The Southeastern Conference could have football teams forfeit this fall if unable to play a scheduled game because of absences and other issues related to COVID-19, while the Atlantic Coast Conference hasn't yet finalized protocols for such potential setbacks.
It appears the Big Ten is following in the footsteps of the ACC heading into August.
According to Adam Rittenberg of ESPN, Big Ten commissioner Kevin Warren explained during Thursday's Media Day session that league presidents and chancellors agreed last month individual schools will first determine their own policies regarding COVID-19 and vaccinations among student-athletes.
"Our schools are finalizing their proposed policies and procedures for the fall," Warren said. "We'll get that information in early August, we'll combine it, and then we'll get together with our chancellors and presidents and other key constituents to make the determination as far as how we handle the fall. One of the things I did learn last year is that we're as methodical as possible, that we bring people together."

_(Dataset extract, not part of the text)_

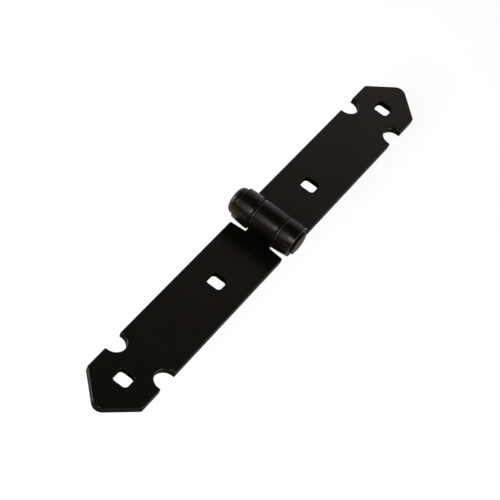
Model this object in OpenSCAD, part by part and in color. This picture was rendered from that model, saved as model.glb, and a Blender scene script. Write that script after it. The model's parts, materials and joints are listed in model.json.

Conference commissioners have encouraged players and others necessary for completing the upcoming college football season to get vaccinated, in part to dodge potential schedule disruptions and other problems linked with the virus that were unavoidable last fall when vaccines weren't readily available to adults.
Information in a memo widely shared on Thursday shows the NFL is threatening to force forfeits and may even withhold pay if a team cannot play a game as scheduled this season because of a coronavirus outbreak among unvaccinated personnel. It's unclear if that update will impact decisions made by collegiate organizations such as the Big Ten.